Return, exactly as written, the run of lines that begins at the line containing "Write the build123d" and ends at the line containing "arch_edge_margin = 0.2". Nothing outside that run belongs in the answer.

DATA LISTING:
=====
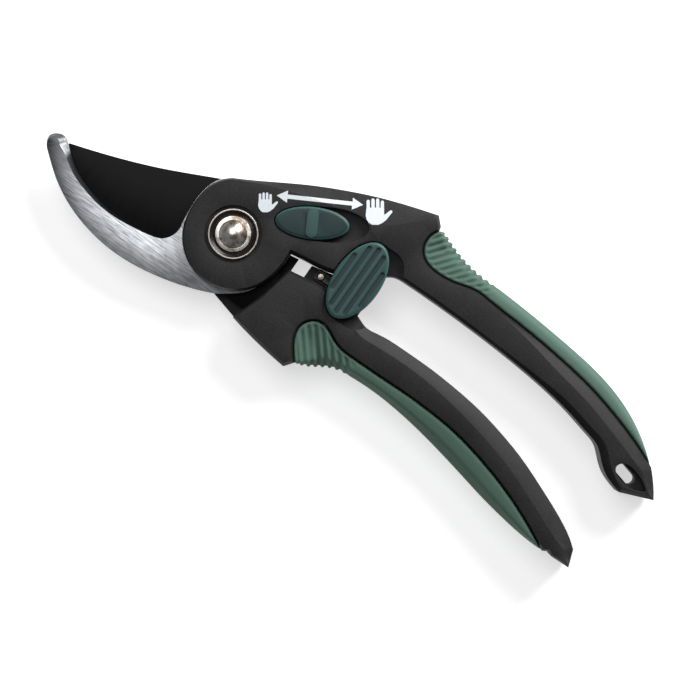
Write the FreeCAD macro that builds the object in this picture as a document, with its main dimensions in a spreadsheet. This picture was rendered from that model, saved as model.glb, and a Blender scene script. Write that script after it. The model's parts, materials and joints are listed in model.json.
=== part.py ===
import FreeCAD, Part
import math
import os

import Sketcher

# Bypass pruner lying on its back, millimetres. The pivot axis is Z, the handles run along +X, the
# blades along -X, and the back of the tool rests on Z = 0.

doc = FreeCAD.newDocument("bypass_pruner")
sheet = doc.addObject("Spreadsheet::Sheet", "dims")
drivingSizes = {
    # overall reach from the pivot axis
    "blade_reach": 63.9,
    "upper_reach": 151.0,
    "lower_reach": 141.5,
    "neck_reach": 50.0,
    # layers, from the back to the front
    "nut_height": 3.4,
    "washer_thickness": 0.8,
    "back_cheek": 3.0,
    "blade_thickness": 3.0,
    "blade_gap": 0.1,
    "hook_thickness": 3.2,
    "front_cheek": 4.5,
    "edge_drop": 1.6,
    "grip_sink": 0.5,
    "grip_shoulder": 3.6,
    # head and pivot
    "head_radius": 16.3,
    "head_shift": 1.1,
    "head_drop": 0.35,
    "hook_rim": 0.45,
    "cheek_radius": 16.3,
    "swing_gap": 0.7,
    "step_gap": 2.0,
    "bolt_radius": 3.0,
    "dome_radius": 4.35,
    "dome_height": 2.2,
    "flange_radius": 5.45,
    "flange_height": 0.6,
    "sleeve_wall": 1.45,
    "running_gap": 0.05,
    "cup_radius": 7.7,
    "cup_height": 0.9,
    "cup_recess_radius": 8.8,
    "cup_recess_depth": 1.4,
    "nut_width": 10.0,
    "back_washer_radius": 7.0,
    "open_angle": 30.0,
    # opening spring round the sleeve
    "wire_radius": 0.4,
    "coil_radius": 6.4,
    "spring_pocket": 2.2,
    "leg_angle": 30.0,
    # screws that hold the two tangs
    "screw_radius": 1.5,
    "screw_head_radius": 2.7,
    "screw_head_height": 1.9,
    "screw_sink": 0.4,
    "socket_width": 2.5,
    # clearances: a press fit, a seat, two layers, and a piece that slides in a slot
    "fit_gap": 0.02,
    "seat_gap": 0.05,
    "layer_gap": 0.1,
    "slide_gap": 0.2,
    # size slider
    "slider_length": 22.7,
    "slider_width": 10.0,
    "slider_travel": 5.7,
    "slider_angle": 29.2,
    "slider_x": 17.8,
    "slider_y": 16.45,
    "slider_floor": 1.5,
    "slider_proud": 0.9,
    "slider_gap": 0.35,
    "slider_rounding": 1.1,
    "ridge_width": 3.5,
    "ridge_height": 0.6,
    "stem_radius": 1.9,
    "keeper_length": 8.6,
    "keeper_width": 7.0,
    "keeper_thickness": 1.2,
    "slider_screw_radius": 1.0,
    "slider_screw_head_radius": 2.6,
    # lock button
    "lock_x": 39.0,
    "lock_y": 10.0,
    "lock_width": 14.6,
    "lock_length": 26.3,
    "lock_travel": 5.0,
    "lock_floor": 2.7,
    "lock_proud": 2.4,
    "lock_gap": 0.5,
    "lock_rounding": 1.0,
    "groove_pitch": 2.6,
    "groove_width": 1.5,
    "groove_depth": 0.7,
    "groove_border": 1.1,
    "stem_width": 3.0,
    "stem_back": 2.4,
    "stem_down": 5.3,
    "lug_level": 3.0,
    "catch_level": 9.0,
    "catch_thickness": 1.6,
    "catch_width": 3.2,
    "catch_reach": 27.3,
    "pin_radius": 0.9,
    "pin_proud": 0.8,
    "pin_inset": 1.8,
    "lock_screw_radius": 0.8,
    "lock_screw_head_radius": 1.7,
    "lock_screw_head_height": 1.5,
    # hanging slot at the end of the upper handle
    "hang_width": 3.6,
    "hang_length": 7.6,
    "hang_recess": 4.0,
}
for row, (alias, number) in enumerate(drivingSizes.items(), start=1):
    sheet.set(f"A{row}", str(number))
    sheet.setAlias(f"A{row}", alias)
doc.recompute()


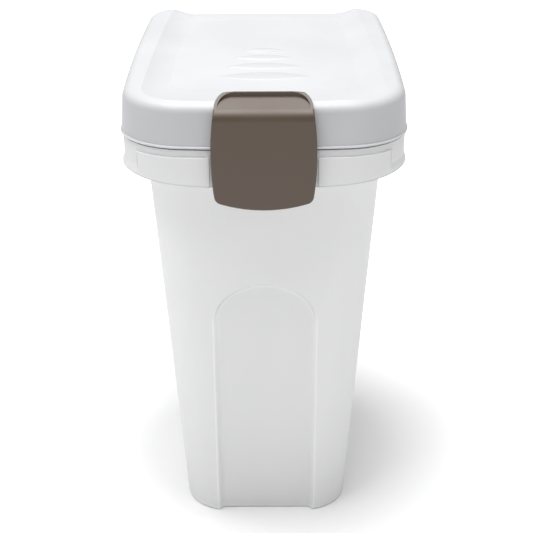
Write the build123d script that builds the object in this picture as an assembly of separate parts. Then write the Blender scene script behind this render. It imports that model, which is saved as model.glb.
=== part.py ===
from build123d import *
from dataclasses import astuple, dataclass, replace
import math
import os

# Pet food storage bin: a frosted tub with a collar, a hinged white lid and a front latch.
# Millimetres. +Z is up, the front faces -Y, and the origin is the middle of the base.

# Lid in plan, at its lip
lid_half_width = 155.0
lid_reach_front = 210.0
lid_reach_back = 206.0
lid_corner_front = 75.0
lid_corner_back = 38.0
lid_bow_front = 11.2
lid_bow_back = 3.0
lid_bow_side = 4.2

# Lid in section
lid_skin = 2.6
lid_gap = 2.0
lid_height = 52.9
lid_tilt = 2.0
lip_height = 2.6
lip_step = 1.3
lip_round = 1.0
lid_draft = 2.2
lid_back_lean = 3.0
edge_radius = 11.0
edge_end_angle = 80.0
back_edge_radius = 3.5
least_inner_radius = 0.9
band_fall = 0.8

# Dish in the lid's top, with its ridge and its flat panel
band_front = 14.5
band_side_front = 27.6
band_side_middle = 28.8
band_side_back = 36.5
ridge_corner_front = 46.0
ridge_corner_back = 5.0
ridge_bow = 9.0
dish_depth = 7.8
dish_first_slope = 0.42
dish_spread = 0.4
scoop_front = 66.0
scoop_side = 25.6
panel_back_gap = 27.0
panel_corner_front = 26.0
panel_corner_back = 15.0
panel_bow = 2.0
strip_rise = 0.3
strip_reach = 45.0

# Grip ribs on the panel
rib_count = 4
rib_back_edge = 27.0
rib_first_length = 49.0
rib_length_step = 17.0
rib_first_width = 13.0
rib_width_step = 4.4
rib_gap = 15.2
rib_height = 2.4
rib_lean = 3.0

# Tub
foot_half_width = 98.5
foot_half_depth = 149.0
foot_corner = 51.0
foot_round = 3.0
neck_half_width = 129.6
neck_half_depth = 180.6
neck_corner = 45.5
tub_bow_front = 5.0
tub_bow_side = 3.0
tub_wall = 2.4
tub_floor = 3.5
flange_height = 484.0
flange_thickness = 2.4

# Recess in the tub's front
arch_half_width = 57.3
arch_height = 317.0
arch_top_radius = 65.0
arch_shoulder_radius = 45.0
arch_foot_depth = 8.0
arch_top_depth = 1.6
arch_flank_run = 0.6
arch_floor_round = 5.0
arch_edge_margin = 0.2

# Collar
collar_inset = 0.7
collar_wall = 2.4
collar_drop = 31.2
collar_dip = 9.2
ledge_drop = 7.2
ledge_step = 1.8
ledge_round = 0.8
relief_step = 2.0
relief_half_width = 132.0
relief_drop = 23.5
relief_flare = 6.0

# Pocket in the collar behind the latch
pocket_half_width = 56.0
pocket_depth = 3.1
gusset_thickness = 2.0
gusset_drop = 30.0
nib_half_width = 20.0
nib_height = 2.6
nib_reach = 2.4
nib_drop = 11.5

# Seal
seal_width = 5.4
seal_height = 4.0
seal_tongue_width = 1.9
seal_tongue_height = 2.4
seal_roof_depth = 12.5
seal_wall = 1.9
seal_wall_short = 0.5
seal_gap = 0.3
side_clearance = 0.1

# Lid hinge
hinge_setback = 7.0
hinge_axis_drop = 0.5
hinge_spacing = 170.0
hinge_barrel_radius = 6.0
hinge_pin_radius = 2.0
knuckle_width = 24.0
ear_width = 7.0
ear_gap = 0.4
ear_foot_drop = 18.0
ear_stop_reach = 11.0
ear_stop_width = 4.5
ear_stop_height = 7.0
ear_stop_foot = 4.0
knuckle_arm_height = 15.0
running_clearance = 0.06
press_clearance = 0.01
pin_overhang = 0.8

# Latch
latch_front_gap = 8.0
latch_thickness = 2.4
latch_bend_radius = 13.0
latch_bend_below_ridge = 15.2
latch_slope = 25.0
latch_axis_back = 20.0
latch_axis_height = 3.4
latch_barrel_radius = 5.5
latch_rim_thickness = 3.2
latch_top_half_width = 49.7
latch_wide_half_width = 53.8
latch_low_half_width = 50.2
latch_wide_drop = 46.4
latch_low_drop = 84.9
latch_chin = 8.6
latch_low_corner = 9.0
latch_back_corner = 19.0
latch_edge_round = 1.5
latch_return = 2.0
latch_return_gap = 1.8
latch_pin_radius = 1.5
latch_pin_half_length = 28.0
notch_clearance = 0.5
notch_half_length = 31.0
notch_wall = 2.4
lug_middle = 21.5
lug_width = 5.0
lug_radius = 3.1
lug_post_width = 4.8
lug_gap = 0.4
latch_swing = 115.0
rib_half_width = 18.0
rib_thickness = 4.0
rib_bite = 1.2
rib_clearance = 0.3
web_thickness = 1.8
web_inset = 6.0
web_height = 34.0
web_gap = 1.2

lip_bottom = flange_height + lid_gap
top_middle = lip_bottom + lid_height
tilt_rise = math.tan(math.radians(lid_tilt))
# The top plane of the lid holds its ridge, and rises towards the back.
top_frame = Location((0, 0, top_middle), (lid_tilt, 0, 0))
# Reach of a cut past what it cuts, and of a cut that goes right through
overcut = 1.0
far = 600.0


def ridge_height(y):
    return top_middle + y * tilt_rise


@dataclass
class Outline:
    """A rounded rectangle with bowed edges, seen from above."""

    front: float
    back: float
    width_front: float
    width_middle: float
    width_back: float
    bow_front: float
    bow_back: float
    corner_front: float
    corner_back: float

    def inset(self, by, back=None):
        """The same outline drawn in, at the back by its own amount."""
        at_back = by if back is None else back
        return Outline(
            self.front - by,
            self.back - at_back,
            self.width_front - by,
            self.width_middle - by,
            self.width_back - by,
            self.bow_front,
            self.bow_back,
            self.corner_front - by,
            self.corner_back - by,
        )

    def face(self, height=0.0):
        front_y = self.bow_front - self.front
        back_y = self.back - self.bow_back
        middle_y = (front_y + back_y) / 2
        front_left = (-self.width_front, front_y)
        front_right = (self.width_front, front_y)
        back_right = (self.width_back, back_y)
        back_left = (-self.width_back, back_y)
        flat = make_face(
            [
                ThreePointArc(front_left, (0, -self.front), front_right),
                ThreePointArc(front_right, (self.width_middle, middle_y), back_right),
                ThreePointArc(back_right, (0, self.back), back_left),
                ThreePointArc(back_left, (-self.width_middle, middle_y), front_left),
            ]
        )
        corners = flat.vertices().sort_by(Axis.Y)
        flat = fillet(corners[:2], self.corner_front)
        corners = [v for v in flat.vertices() if abs(v.Y - back_y) < 1e-6]
        flat = fillet(corners, self.corner_back)
        return Pos(0, 0, height) * flat


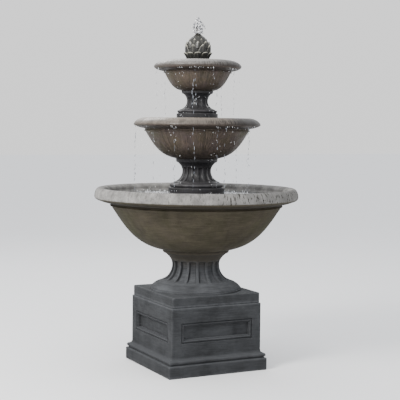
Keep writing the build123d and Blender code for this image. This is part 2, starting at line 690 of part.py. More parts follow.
def intake_cover():
    """Slotted intake box that pulls off the front of the pump."""
    back = VOLUTE_FRONT + FACE_GAP
    box = housing_block(back, INTAKE_FRONT)
    inside = block((back, -PUMP_WIDTH / 2 + INTAKE_WALL, PUMP_BOTTOM + INTAKE_WALL),
                   (INTAKE_FRONT - INTAKE_WALL, PUMP_WIDTH / 2 - INTAKE_WALL,
                    PUMP_BOTTOM + PUMP_HEIGHT - INTAKE_WALL))
    box -= fillet(inside.edges().filter_by(Axis.X), PUMP_EDGE - INTAKE_WALL)
    pitch = (PUMP_HEIGHT - 2 * PUMP_EDGE) / INTAKE_SLOTS
    for number in range(INTAKE_SLOTS):
        z = PUMP_BOTTOM + PUMP_EDGE + (number + 0.5) * pitch
        box -= block((back + 6, -PUMP_WIDTH, z - pitch * 0.25),
                     (INTAKE_FRONT - 6, PUMP_WIDTH, z + pitch * 0.25))
    pin = on_rotor_axis(INTAKE_FRONT, rod(2.5, DIAL_THICKNESS, along="X"))
    return box + pin


def foam_filter():
    """Foam block inside the intake cover."""
    gap = INTAKE_WALL + 0.5
    return block((VOLUTE_FRONT + FACE_GAP + 1, -PUMP_WIDTH / 2 + gap, PUMP_BOTTOM + gap + 3),
                 (INTAKE_FRONT - gap, PUMP_WIDTH / 2 - gap, PUMP_BOTTOM + PUMP_HEIGHT - gap - 3))


def flow_dial():
    """Dial on the intake cover's pin, with a grip across it."""
    disc = rod(DIAL_RADIUS, DIAL_THICKNESS - 3, along="X")
    grip = block((0, -2, -DIAL_RADIUS + 1), (DIAL_THICKNESS, 2, DIAL_RADIUS - 1))
    dial = disc + grip - rod(2.5 + RUNNING_GAP, DIAL_THICKNESS, along="X")
    return on_rotor_axis(INTAKE_FRONT + FACE_GAP, dial)


def pump_feet():
    """Four rubber suction cups under the pump."""
    cup = turned([(0, 1.5), (PUMP_FOOT_RADIUS - 2, 0), (PUMP_FOOT_RADIUS, 0), (3.5, 7),
                  (3.5, PUMP_FOOT_HEIGHT), (0, PUMP_FOOT_HEIGHT)], MAIN_FLOOR)
    y = PUMP_WIDTH / 2 - PUMP_FOOT_RADIUS - 1
    return [Pos(x, side * y, 0) * cup
            for x in (MOTOR_BACK + PUMP_FOOT_RADIUS + 2, VOLUTE_BACK - 5) for side in (-1, 1)]


def cord_gland():
    """Gland at the back of the motor where the supply cord goes in."""
    stub = rod(GLAND_RADIUS, GLAND_LENGTH, along="X") - rod(DRAIN_CORD_RADIUS, GLAND_LENGTH / 2,
                                                            along="X")
    return on_rotor_axis(MOTOR_BACK - GLAND_LENGTH, stub)


def hose_barb():
    """Barbed spigot on the outlet boss, with a hexagonal collar."""
    collar = extrude(RegularPolygon(BOSS_RADIUS, 6), amount=COLLAR_HEIGHT)
    spigot = Pos(0, 0, COLLAR_HEIGHT) * rod(HOSE_BORE_RADIUS, BARB_LENGTH)
    water = rod(HOSE_BORE_RADIUS - 1.5, COLLAR_HEIGHT + BARB_LENGTH)
    return Pos(0, 0, BOSS_TOP) * (collar + spigot - water)


# ---------------------------------------------------------------- write every node
os.makedirs("parts", exist_ok=True)
write("square_base", square_base())
write("lower_pedestal", lower_pedestal())
write("main_bowl", main_bowl())
write("drain_stopper", drain_stopper())
write("pump_riser", pump_riser())
write("middle_pedestal", pedestal(MIDDLE_PEDESTAL, MIDDLE_PEDESTAL_FOOT))
write("middle_bowl", middle_bowl())
write("middle_stopper", stopper(MIDDLE_BOWL.bore_radius, HOSE_RADIUS, UPPER_PEDESTAL_FOOT))
write("upper_pedestal", pedestal(UPPER_PEDESTAL, UPPER_PEDESTAL_FOOT))
write("top_bowl", top_bowl())
write("top_stopper", stopper(TOP_BOWL.bore_radius, PIPE_RADIUS, FINIAL_FOOT))
write("finial", finial())
write("copper_pipe", copper_pipe())
write("nozzle", nozzle())
write("riser_hose", riser_hose())
write("hose_clamp", hose_clamp())
write("hose_barb", hose_barb())
write("pump_motor", pump_motor())
write("cover_seal", seal_ring())
write("volute_screws", *volute_screws())
write("volute_cover", volute_cover())
write("impeller", impeller())
write("impeller_shaft", impeller_shaft())
write("shaft_bushes", *shaft_bushes())
write("intake_cover", intake_cover())
write("foam_filter", foam_filter())
write("flow_dial", flow_dial())
write("pump_feet", *pump_feet())
write("cord_gland", cord_gland())
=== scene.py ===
"""Looks for a three-tier cast-stone garden fountain, laid out as an add-on.

Turned stone is made by one Geometry Nodes tree from an outline for each piece, the square base by a
mitred section with sunk panels, and the artichoke, its leaves, the drips and the spray by instancing.
Heights and radii in outlines are in millimetres; everything else is in metres.
"""

import math
import random

import bmesh
import bpy
import numpy as np
from bpy.props import FloatProperty, FloatVectorProperty, IntProperty, PointerProperty
from mathutils import Matrix, Vector


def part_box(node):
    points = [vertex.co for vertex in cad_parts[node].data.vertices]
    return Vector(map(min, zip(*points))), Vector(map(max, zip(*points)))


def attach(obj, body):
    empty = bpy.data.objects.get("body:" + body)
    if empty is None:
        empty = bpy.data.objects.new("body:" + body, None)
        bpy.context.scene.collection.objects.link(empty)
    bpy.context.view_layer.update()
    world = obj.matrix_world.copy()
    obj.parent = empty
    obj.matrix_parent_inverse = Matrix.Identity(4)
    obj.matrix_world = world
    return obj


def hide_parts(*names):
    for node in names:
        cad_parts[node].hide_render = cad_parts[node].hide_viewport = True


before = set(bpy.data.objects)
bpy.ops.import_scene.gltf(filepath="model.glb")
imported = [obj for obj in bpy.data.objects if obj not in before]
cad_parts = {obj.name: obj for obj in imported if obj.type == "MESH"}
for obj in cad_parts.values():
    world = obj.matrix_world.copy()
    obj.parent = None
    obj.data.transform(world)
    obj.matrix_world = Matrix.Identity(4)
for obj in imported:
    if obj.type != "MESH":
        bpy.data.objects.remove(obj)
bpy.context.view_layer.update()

bl_info = {
    "name": "Garden Fountain",
    "version": (1, 0, 0),
    "blender": (4, 5, 0),
    "location": "View3D > Sidebar > Fountain",
    "description": "Builds the stone, water and fittings of a tiered garden fountain",
    "category": "Object",
}

MM = 0.001
FINISH = "fountain "

WATER_INDEX = 1.33
STONE_INDEX = 1.5
# Level direction to the side turned from the key light: stone facing it gets painted shade.
SHADE_SIDE = (0.894, -0.447, 0.0)
# Direction of the key light: points of the finial's leaves that face it get a painted highlight.
KEY_LIGHT_FACING = (-0.62, -0.42, 0.66)
BASE_BORE = 0.086
BASE_FACE = 0.116
PANEL_MIDDLE = 0.2365
PANEL_STEPS = (0.0, 0.002, 0.0065, 0.0085, 0.0125, 0.0165, 0.0195, 0.0225)
DRAIN_HOLE = 0.016
SLAB = 57.0


def height_of(node, top=False):
    """Lowest or highest level of a CAD node, in millimetres."""
    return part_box(node)[1 if top else 0].z / MM


# ------------------------------------------------------------------ settings
def length(name, default, description):
    """A length property, in metres."""
    return FloatProperty(name=name, default=default, description=description, unit="LENGTH", precision=4)


def colour(name, default, description):
    """A colour property."""
    return FloatVectorProperty(name=name, default=default, description=description, subtype="COLOR",
                               size=3, min=0.0, max=1.0)


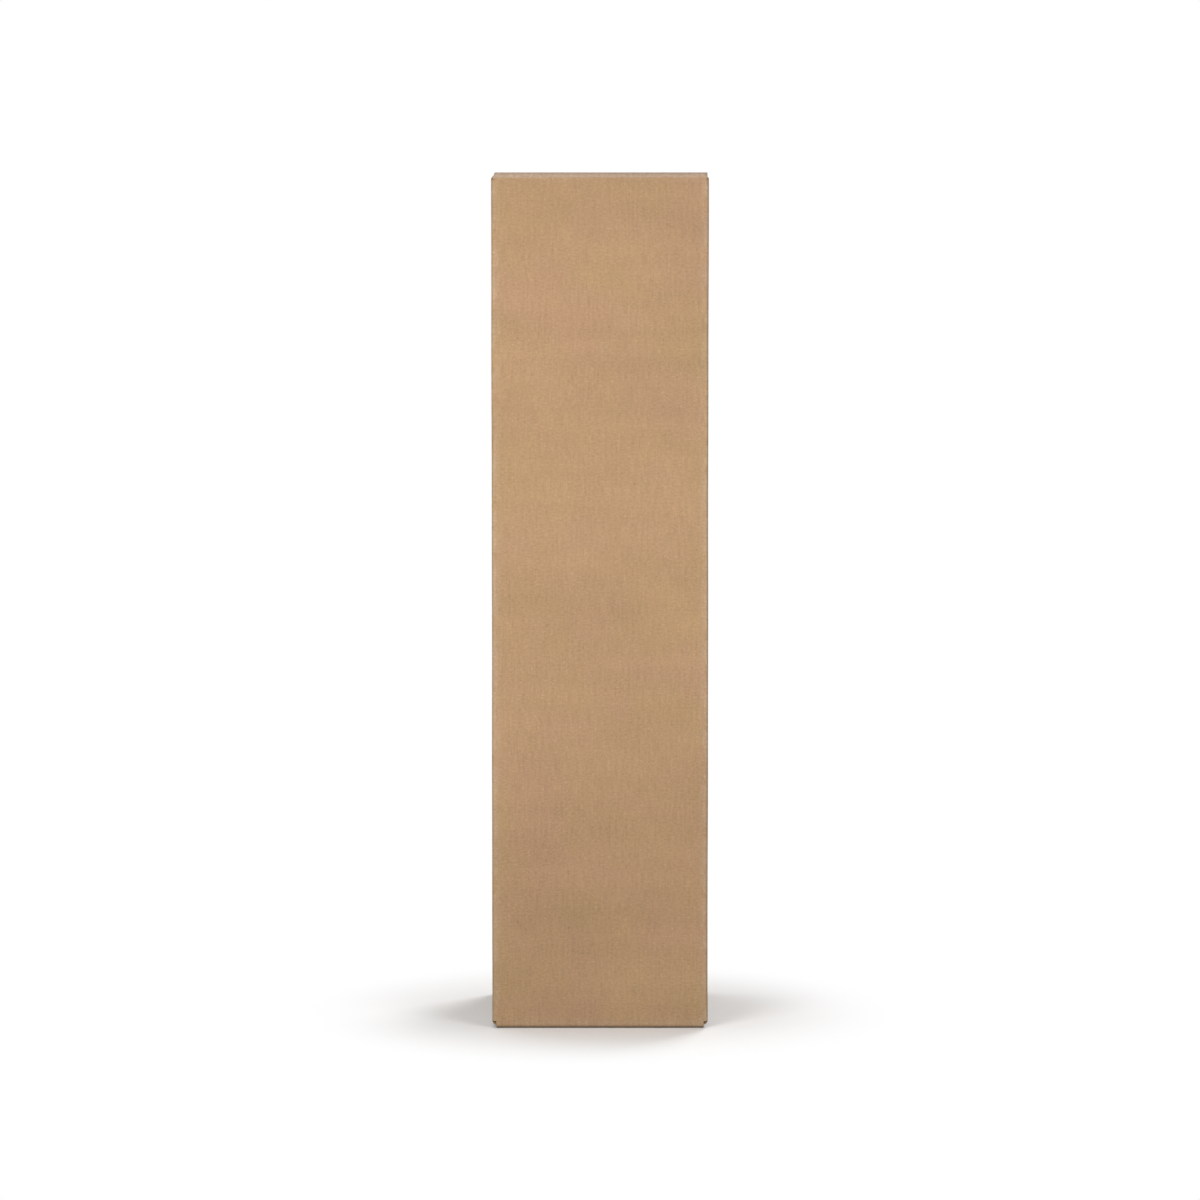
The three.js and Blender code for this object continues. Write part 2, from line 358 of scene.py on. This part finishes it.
=====
OUTPUT OF THE TASK:
Write the build123d script that builds the object in this picture as an assembly of separate parts. Then write the Blender scene script behind this render. It imports that model, which is saved as model.glb.
=== part.py ===
from build123d import *
from dataclasses import astuple, dataclass, replace
import math
import os

# Pet food storage bin: a frosted tub with a collar, a hinged white lid and a front latch.
# Millimetres. +Z is up, the front faces -Y, and the origin is the middle of the base.

# Lid in plan, at its lip
lid_half_width = 155.0
lid_reach_front = 210.0
lid_reach_back = 206.0
lid_corner_front = 75.0
lid_corner_back = 38.0
lid_bow_front = 11.2
lid_bow_back = 3.0
lid_bow_side = 4.2

# Lid in section
lid_skin = 2.6
lid_gap = 2.0
lid_height = 52.9
lid_tilt = 2.0
lip_height = 2.6
lip_step = 1.3
lip_round = 1.0
lid_draft = 2.2
lid_back_lean = 3.0
edge_radius = 11.0
edge_end_angle = 80.0
back_edge_radius = 3.5
least_inner_radius = 0.9
band_fall = 0.8

# Dish in the lid's top, with its ridge and its flat panel
band_front = 14.5
band_side_front = 27.6
band_side_middle = 28.8
band_side_back = 36.5
ridge_corner_front = 46.0
ridge_corner_back = 5.0
ridge_bow = 9.0
dish_depth = 7.8
dish_first_slope = 0.42
dish_spread = 0.4
scoop_front = 66.0
scoop_side = 25.6
panel_back_gap = 27.0
panel_corner_front = 26.0
panel_corner_back = 15.0
panel_bow = 2.0
strip_rise = 0.3
strip_reach = 45.0

# Grip ribs on the panel
rib_count = 4
rib_back_edge = 27.0
rib_first_length = 49.0
rib_length_step = 17.0
rib_first_width = 13.0
rib_width_step = 4.4
rib_gap = 15.2
rib_height = 2.4
rib_lean = 3.0

# Tub
foot_half_width = 98.5
foot_half_depth = 149.0
foot_corner = 51.0
foot_round = 3.0
neck_half_width = 129.6
neck_half_depth = 180.6
neck_corner = 45.5
tub_bow_front = 5.0
tub_bow_side = 3.0
tub_wall = 2.4
tub_floor = 3.5
flange_height = 484.0
flange_thickness = 2.4

# Recess in the tub's front
arch_half_width = 57.3
arch_height = 317.0
arch_top_radius = 65.0
arch_shoulder_radius = 45.0
arch_foot_depth = 8.0
arch_top_depth = 1.6
arch_flank_run = 0.6
arch_floor_round = 5.0
arch_edge_margin = 0.2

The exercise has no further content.